Die 52-jährige Muraleedharan Vijayalakshmi besticht unter den Anzugträgern schon wegen ihres bunten Saris. Die indische Forscherin vom Indira Gandhi Centre for Atomic Research steht für die ungebrochene Faszination der Schwellenländer für die Atomkraft. Die deutsche Nuclear Community müsse die Regierung überzeugen, dass ein Ausstieg aus der Kernkraft falsch sei, sagt sie lächelnd - etwa wegen des nun wieder steigenden CO2-Ausstoßes und des derzeitigen Imports von französischem Atomstrom nach Deutschland. Das sei eine "tough challenge".
Ähnlich rückhaltlos preist auch Yoshiaki Ieda von der japanischen Atomenergie-Agentur JAEA die Kernkraft. Er tut dies am späten Mittwochnachmittag im Saal B09 in der etwas schläfrigen Fachsitzung zu "Natriumgekühlten schnellen Kernreaktoren". Ungerührt vom mit Tschernobyl vergleichbaren GAU in seiner Heimat, verkündet der Experte: Der geplante Schnelle Brüter JSFR solle 2025 anlaufen: "JSFR shall overcome the Fukushima number one power plant accidents." Diese Brütertechnik ist hierzulande schon vor 20 Jahren gescheitert. In Kalkar. Der höfliche Japaner hat noch Zeit für ein Interview. Er rede ja nur für sich, betont er. Aber einen Rat an die deutsche Nuclear Community habe er schon, sagt er mit einem kurzen Lachen: "Please fight!"
Aber ist jemand zum Kämpfen bereit?

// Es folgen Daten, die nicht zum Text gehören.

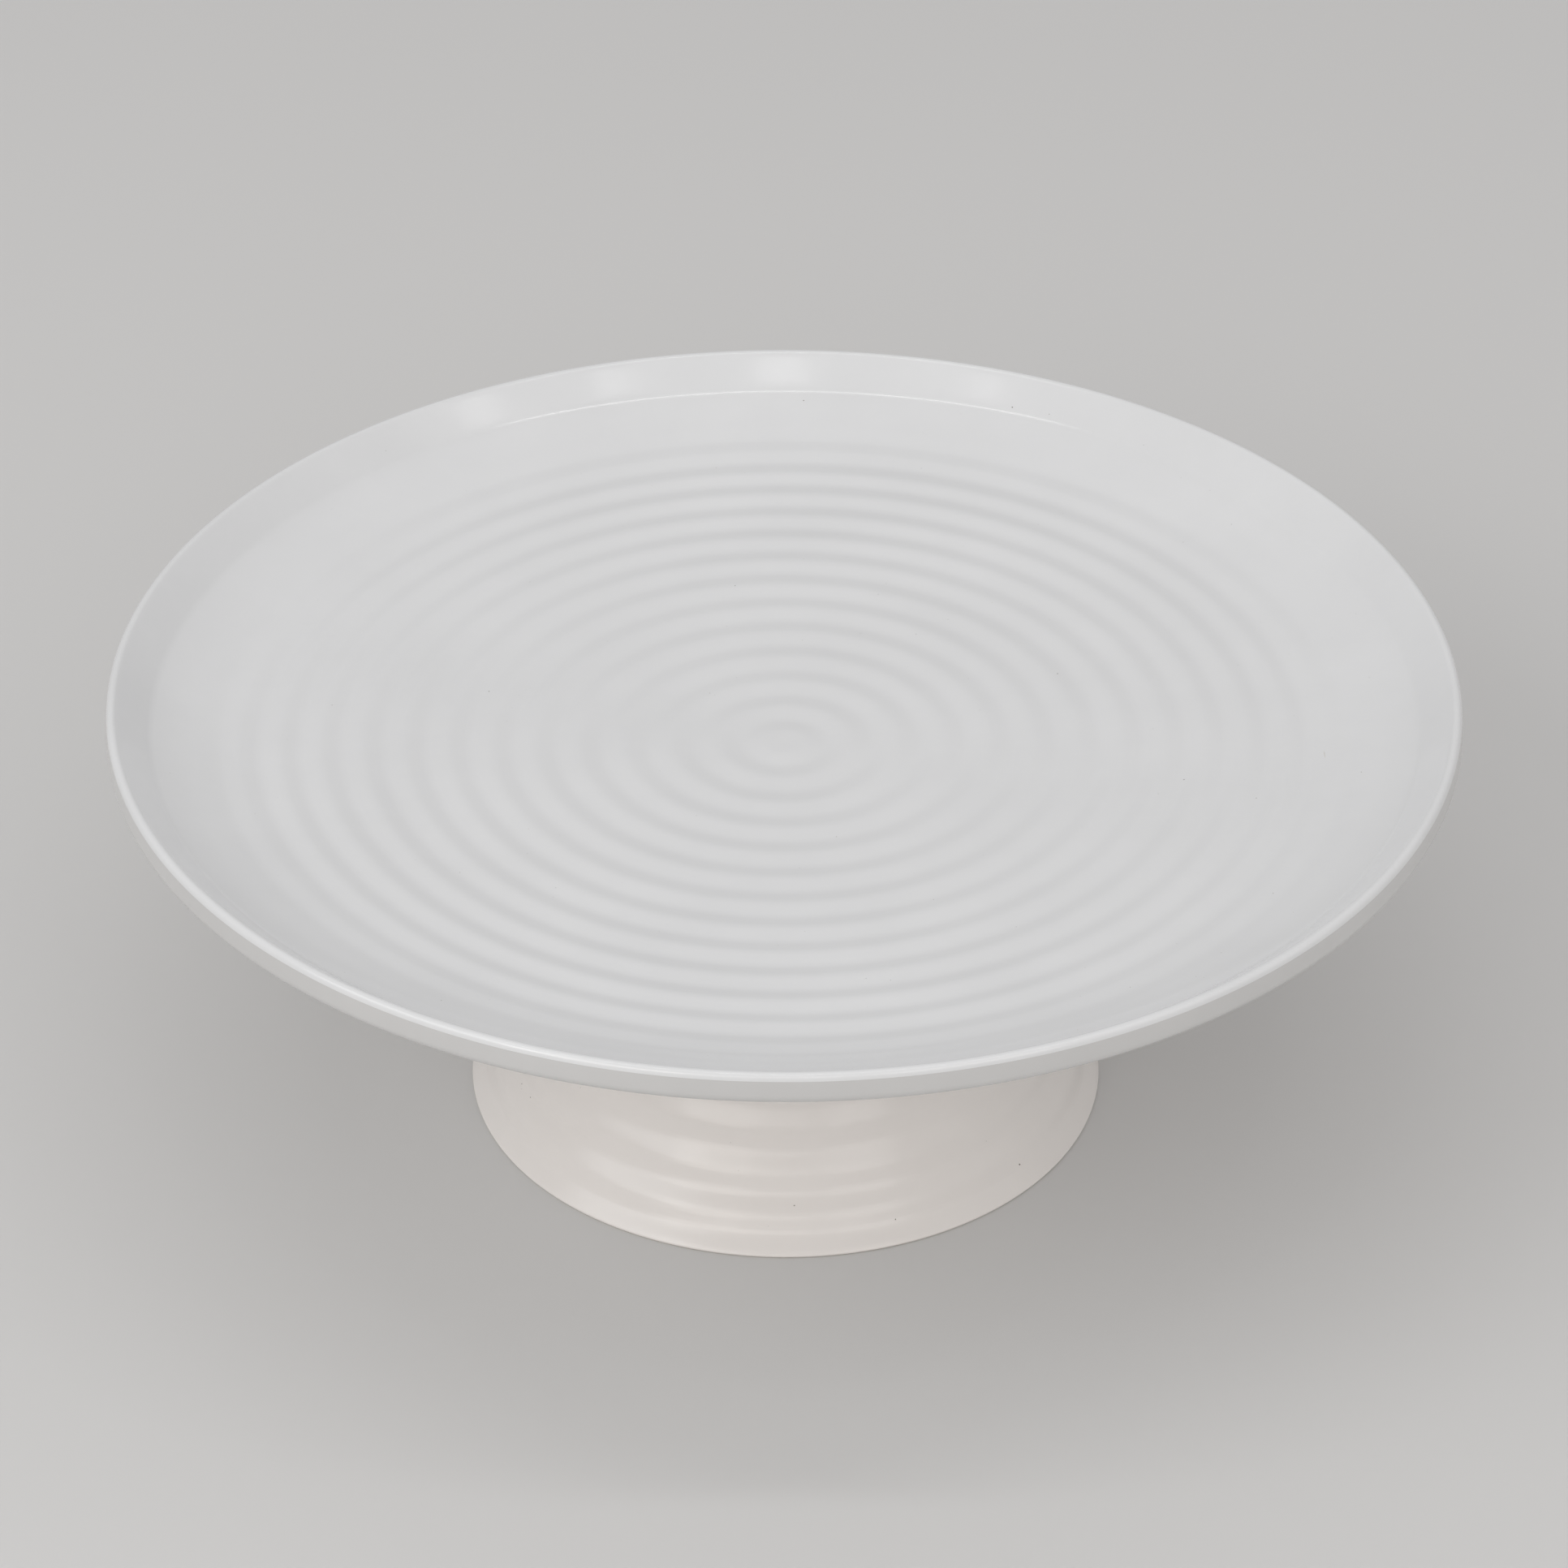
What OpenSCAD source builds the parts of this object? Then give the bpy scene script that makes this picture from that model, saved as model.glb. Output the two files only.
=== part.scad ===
// Footed cake stand in glazed porcelain: a dished, rippled plate luted with slip
// onto a hollow, flared foot. Millimetres, +Z up, origin on the table under the
// middle of the foot. Every piece is turned about the Z axis.

/* [Plate] */
// Diameter over the rim
plate_d = 320; // [290:1:340]
// Height of the rim's top above the table
overall_h = 114.3; // [106:0.1:125]
// Height of the rim's top above the middle of the well
rim_h = 19.3; // [17.5:0.1:22]
// Rise of the well from its middle to the start of the plain band
dish_h = 4.4; // [4:0.1:7]
// Wall thickness of the well's edge and the band
plate_t = 4.6; // [4:0.1:5]
// Thickness in the middle of the well
centre_t = 6; // [5:0.5:8]
// Radius of the gentle concave curve of the plain band, between the well and the fold
band_r = 83; // [60:1:95]
// Slope of the band where it meets the fold, in degrees from level
band_slope = 24; // [18:1:28]
// Radius of the tight concave fold between the band and the rim's wall
fold_r = 7; // [4:0.5:12]
// Slope of the rim's wall, in degrees from level
rim_slope = 43; // [36:1:50]
// Radius of the rounded lip
lip_r = 1.3; // [1.2:0.1:1.6]
// How far the lip stands inside the rim's widest circle
lip_in = 0.4; // [0:0.1:1]
// Depth of the rim's widest circle below the lip's top
roll_drop = 5.4; // [4.5:0.1:6.5]
// Radius of the rolled lower edge of the rim's outside
roll_r = 2.3; // [1.8:0.1:2.8]

/* [Ripples on the plate] */
// Height of a ripple from trough to crest, half-way out
ripple_h = 0.5; // [0.2:0.05:1]
// Radius of the innermost crest
first_crest = 4.3; // [3:0.1:6]
// Depth of the dimple inside the innermost crest, as a share of a ripple's height
dimple = 0.2; // [0:0.05:0.5]
// Spacing of the first ripples
ripple_pitch = 11.4; // [9:0.1:13]
// How much narrower each ripple is than the one inside it
ripple_step = 0.16; // [0:0.01:0.2]
// How much taller the outermost ripples are than the innermost, as a share
ripple_growth = 0.3; // [0:0.05:0.5]

/* [Foot] */
// Diameter of the foot at the table
foot_d = 155; // [140:1:170]
// Diameter at the neck, the narrowest place
neck_d = 100; // [90:1:110]
// Height of the neck above the table
neck_h = 68; // [60:1:72]
// Diameter of the foot's top, where it meets the plate
collar_d = 114; // [108:1:124]
// Wall thickness of the foot
foot_t = 5.5; // [4:0.5:6]
// Height of the foot's widest circle above the table
edge_h = 0.8; // [0.6:0.1:2]
// Width of the flat ring that rests on the table
rest_w = 2.6; // [2:0.1:3.2]

/* [Ripples on the foot] */
// Height of a ripple from trough to crest
foot_ripple_h = 0.7; // [0.2:0.05:1.2]
// Spacing of the ripples, measured straight up, at the table
foot_pitch = 6.95; // [6:0.05:9]
// How much taller each ripple is than the one below it
foot_step = 0.9; // [0:0.05:1.2]

/* [Slip joint] */
// Thickness of the slip between the foot and the plate
slip_t = 0.8; // [0.5:0.1:1.5]
// Size of the smoothed bead of slip on each side of the foot's wall
bead = 3.6; // [2.5:0.1:4.5]
// Width of the plate's turned seat outside and inside the foot's wall
seat_margin = 5; // [4.8:0.1:7]

/* [Hidden] */
$fn = 180;
EPS = 0.001;

// Driving heights and radii
rim_r = plate_d / 2;
well_z = overall_h - rim_h;            // middle of the well, between crest and trough
seat_z = well_z - centre_t;            // underside of the plate's seat
foot_h = seat_z - slip_t;              // top face of the foot
foot_r = foot_d / 2;
neck_r = neck_d / 2;
collar_r = collar_d / 2;
collar_in_r = collar_r - foot_t;
collar_h = bead + 0.6;                 // straight part at the top of the foot
seat_r = collar_r + seat_margin;
seat_in_r = collar_in_r - seat_margin;

// The plate's smooth section, before ripples: dish, band, fold and wall.
// The band starts where the wall, carried up to the lip, ends flush with the rim.
lip_c = [rim_r - lip_in - lip_r, overall_h - lip_r];
wall_top = lip_c + lip_r * [-sin(rim_slope), cos(rim_slope)];
function dish_slope(r) = atan(2 * dish_h / r);
// How far an arc of the given radius runs outwards and upwards between two slopes
function arc_run(radius, from, to) = radius * [sin(to) - sin(from), cos(from) - cos(to)];
// Where the fold ends when the band starts at radius r
function fold_end_for(r) =
    [r, well_z + dish_h]
    + arc_run(band_r, dish_slope(r), band_slope)
    + arc_run(fold_r, band_slope, rim_slope);
// Height of the wall line, started from there, over the lip's tangent point
function wall_error(r) =
    let (from = fold_end_for(r)) from[1] + tan(rim_slope) * (wall_top[0] - from[0]) - wall_top[1];
function solve_well(lo, hi, n) =
    n == 0 ? (lo + hi) / 2
    : let (mid = (lo + hi) / 2)
      wall_error(mid) > 0 ? solve_well(mid, hi, n - 1) : solve_well(lo, mid, n - 1);
well_r = solve_well(rim_r * 0.7, rim_r * 0.95, 40);
k = dish_h / (well_r * well_r);
slope_0 = dish_slope(well_r);
band_c = [well_r, well_z + dish_h] + band_r * [-sin(slope_0), cos(slope_0)];
band_end = band_c + band_r * [sin(band_slope), -cos(band_slope)];
fold_c = band_end + fold_r * [-sin(band_slope), cos(band_slope)];

// Height of the smooth upper face at radius r, out to the start of the fold
function smooth_z(r) =
    r <= well_r ? well_z + k * r * r
    : band_c[1] - sqrt(band_r * band_r - pow(r - band_c[0], 2));

// Ripples: crest number n has the radius first_crest + ripple_pitch*n - ripple_step/2*n^2
half_step = ripple_step / 2;
function crest_number(r) =
    half_step < EPS ? (r - first_crest) / ripple_pitch
    : (ripple_pitch - sqrt(pow(ripple_pitch, 2) - 4 * half_step * (r - first_crest)))
      / (2 * half_step);
function ripple(r) =
    r < first_crest ? 1 - dimple * (1 + cos(180 * r / first_crest))
    : cos(360 * crest_number(r));
function growth(r) = 1 + ripple_growth * (r / well_r - 0.5);
fade_from = rim_r * 0.72;              // the outer ripples die away across the plain band
fade_to = band_end[0];
function fade(r) =
    let (t = max(0, min(1, (r - fade_from) / (fade_to - fade_from)))) 1 - t * t * (3 - 2 * t);
function upper_z(r) = smooth_z(r) + ripple_h / 2 * growth(r) * fade(r) * ripple(r);

// Points of an arc about c, from angle a to angle b
function arc(c, r, a, b, n) = [for (i = [0:n]) let (t = a + (b - a) * i / n) c + r * [cos(t), sin(t)]];

// The rim's outside is a straight face between the lip's curve and the roll's, then a straight
// underside from the roll to the band. Each is given by the direction of its normal, in degrees.
roll_c = [rim_r - roll_r, overall_h - roll_drop];
down = roll_c - lip_c;
face_dir = atan2(down[1], down[0]) + acos((lip_r - roll_r) / norm(down));
under_band = band_c + (band_r + plate_t) * [sin(band_slope), -cos(band_slope)];
inwards = under_band - roll_c;
under_dir = atan2(inwards[1], inwards[0]) + acos(roll_r / norm(inwards));
function under_z(r) =
    well_z + k * r * r - plate_t - (centre_t - plate_t) * (1 - pow(r / well_r, 2));
profile_step = 0.9;                    // spacing of the points along the ripples
upper_n = ceil(band_end[0] / profile_step);
under_n = 16;
fold_gap = 2;                          // degrees between the band's last point and the fold's first

function plate_outline() = concat(
    [for (i = [0:upper_n]) let (r = band_end[0] * i / upper_n) [r, upper_z(r)]],
    arc(fold_c, fold_r, band_slope - 90 + fold_gap, rim_slope - 90, 6),
    arc(lip_c, lip_r, 90 + rim_slope, face_dir, 12),
    arc(roll_c, roll_r, face_dir, under_dir, 8),
    arc(band_c, band_r + plate_t, band_slope - 90, slope_0 - 90, 9),
    [for (i = [0:under_n]) let (r = well_r + (seat_r + 1.5 - well_r) * i / under_n) [r, under_z(r)]],
    [[seat_r, seat_z], [seat_in_r, seat_z], [seat_in_r - 1.5, seat_z + 1], [0, seat_z + 1]]
);

module plate() {
    color("whitesmoke") rotate_extrude() polygon(plate_outline());
}

// The foot's outside: a concave flare below the neck, a shorter one above it
flare_top = foot_h - collar_h;
function flare_r(z) =
    z < neck_h ? neck_r + (foot_r - neck_r) * pow(1 - (z - edge_h) / (neck_h - edge_h), 2)
    : neck_r + (collar_r - neck_r) * pow((z - neck_h) / (flare_top - neck_h), 2);
// Ripple number at height z, with crest 0 at the foot's widest circle
function foot_ripple_number(z) =
    foot_step < EPS ? (z - edge_h) / foot_pitch
    : (-foot_pitch + sqrt(pow(foot_pitch, 2) + 2 * foot_step * (z - edge_h))) / foot_step;
function foot_fade(z) =
    let (t = max(0, min(1, (z - neck_h) / (flare_top - neck_h)))) 1 - t * t * (3 - 2 * t);
function foot_outer_r(z) =
    flare_r(z) - foot_ripple_h / 2 * foot_fade(z) * (1 - cos(360 * foot_ripple_number(z)));
// The inside follows the outside without its ripples, a wall thickness further in
function flare_lean(z) = atan((flare_r(z - 0.5) - flare_r(z + 0.5)) / 1);
function foot_inner(z) = [flare_r(z) - foot_t * cos(flare_lean(z)), z - foot_t * sin(flare_lean(z))];

outer_n = ceil((flare_top - edge_h) / profile_step);
inner_n = 28;
inner_low = 11;                        // height on the outside whose inner point starts the bare edge
rest_out_r = foot_r - 0.8;
rest_in_r = rest_out_r - rest_w;

function foot_outline() = concat(
    [[rest_in_r, 0], [rest_out_r, 0]],
    [for (i = [1:4]) [rest_out_r + (foot_r - rest_out_r) * sin(22.5 * i), edge_h * (1 - cos(22.5 * i))]],
    [for (i = [1:outer_n]) let (z = edge_h + (flare_top - edge_h) * i / outer_n) [foot_outer_r(z), z]],
    [[collar_r, foot_h], [collar_in_r, foot_h]],
    [for (i = [0:inner_n]) foot_inner(flare_top - 1 + (inner_low - flare_top + 1) * i / inner_n)]
);

module foot() {
    color("linen") rotate_extrude() polygon(foot_outline());
}

// The slip fills the gap between the foot and the seat, with a hollow bead on both sides
bead_in = 0.35;                        // thickness that the sponged bead keeps at its edges
function bead_arc(side) =
    let (wall = side > 0 ? collar_r : collar_in_r, n = 8)
    [for (i = [0:n]) let (t = 90 * i / n) [
        wall + side * (bead_in + (bead - bead_in) * (1 - cos(t))),
        seat_z - bead_in - (bead - bead_in) * (1 - sin(t))
    ]];
function reversed(list) = [for (i = [len(list) - 1:-1:0]) list[i]];

function slip_outline() = concat(
    [[collar_r, seat_z - bead]],
    bead_arc(1),
    [[collar_r + bead, seat_z], [collar_in_r - bead, seat_z]],
    reversed(bead_arc(-1)),
    [[collar_in_r, seat_z - bead], [collar_in_r, foot_h], [collar_r, foot_h]]
);

module slip_joint() {
    color("ivory") rotate_extrude() polygon(slip_outline());
}

plate();
foot();
slip_joint();
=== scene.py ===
import math
import random

import bmesh
import bpy
import numpy as np
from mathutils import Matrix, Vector
from mathutils.bvhtree import BVHTree


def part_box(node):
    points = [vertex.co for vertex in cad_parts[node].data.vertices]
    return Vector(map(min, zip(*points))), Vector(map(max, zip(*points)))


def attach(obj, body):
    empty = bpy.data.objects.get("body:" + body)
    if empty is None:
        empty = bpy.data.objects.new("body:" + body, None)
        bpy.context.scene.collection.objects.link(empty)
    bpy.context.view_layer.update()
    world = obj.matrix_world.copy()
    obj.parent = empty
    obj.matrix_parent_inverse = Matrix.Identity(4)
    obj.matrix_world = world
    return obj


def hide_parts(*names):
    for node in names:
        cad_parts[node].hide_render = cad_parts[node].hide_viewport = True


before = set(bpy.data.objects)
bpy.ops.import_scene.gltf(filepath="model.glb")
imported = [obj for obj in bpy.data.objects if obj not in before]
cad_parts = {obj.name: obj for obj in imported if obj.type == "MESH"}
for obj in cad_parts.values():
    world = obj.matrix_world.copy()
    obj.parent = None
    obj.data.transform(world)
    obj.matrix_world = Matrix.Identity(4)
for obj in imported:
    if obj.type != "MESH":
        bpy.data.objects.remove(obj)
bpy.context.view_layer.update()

# A footed cake stand in white glazed porcelain. Each CAD node is replaced by a finer piece:
# its own section, read from the frame, is softened as glaze softens an edge, and turned about
# the Z axis with the slight unevenness of ware that was shaped and fired by hand.
# Lengths are in metres; MM writes them in millimetres.

MM = 0.001

# ---- Sizes from the frame -------------------------------------------------------------------

plate_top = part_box("plate")[1]
foot_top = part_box("foot")[1]
RIM_R = plate_top.x                      # outside radius of the plate
RIM_Z = plate_top.z                      # top of the rim
FOOT_H = foot_top.z                      # height of the foot's top face

# ---- Sections -------------------------------------------------------------------------------


def frame_section(node):
    """The node's outline where it crosses the half-plane y = 0, x >= 0: (radius, height) in order."""
    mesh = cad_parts[node].data
    tolerance = 0.001 * MM
    on_plane = {
        v.index: (round(max(v.co.x, 0.0), 7), round(v.co.z, 7))
        for v in mesh.vertices
        if abs(v.co.y) < tolerance and v.co.x > -tolerance
    }
    linked = {point: set() for point in on_plane.values()}
    for edge in mesh.edges:
        a, b = (on_plane.get(i) for i in edge.vertices)
        if a and b and a != b:
            linked[a].add(b)
            linked[b].add(a)
    # A solid plate starts on the axis, on its upper face; a ring starts at its lowest point
    solid = min(linked)[0] == 0
    point = min(linked, key=lambda p: (p[0], -p[1]) if solid else (p[1], p[0]))
    ordered = [point]
    left = set(linked) - {point}
    while left:
        near = (linked[point] & left) or left
        point = min(near, key=lambda p: math.dist(p, ordered[-1]))
        ordered.append(point)
        left.discard(point)
    # The flat face under a solid plate's middle has no vertex on the axis, so its end is added
    if solid and ordered[-1][0] > 0:
        ordered.append((0.0, ordered[-1][1]))
    return np.array(ordered)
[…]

Wenn die Nukis das Congress Center verlassen und über die Straße Richtung Alex gehen, stoßen sie auf der Verkehrsinsel auf einen Spruch, den jemand mit weißer Kreide auf das Trottoir geschrieben hat: "Die meisten hier wollen keine Atomkraft und verachten Ihre Arbeit." Es ist zum Davonlaufen! Wo verdammt ist das Flexibike?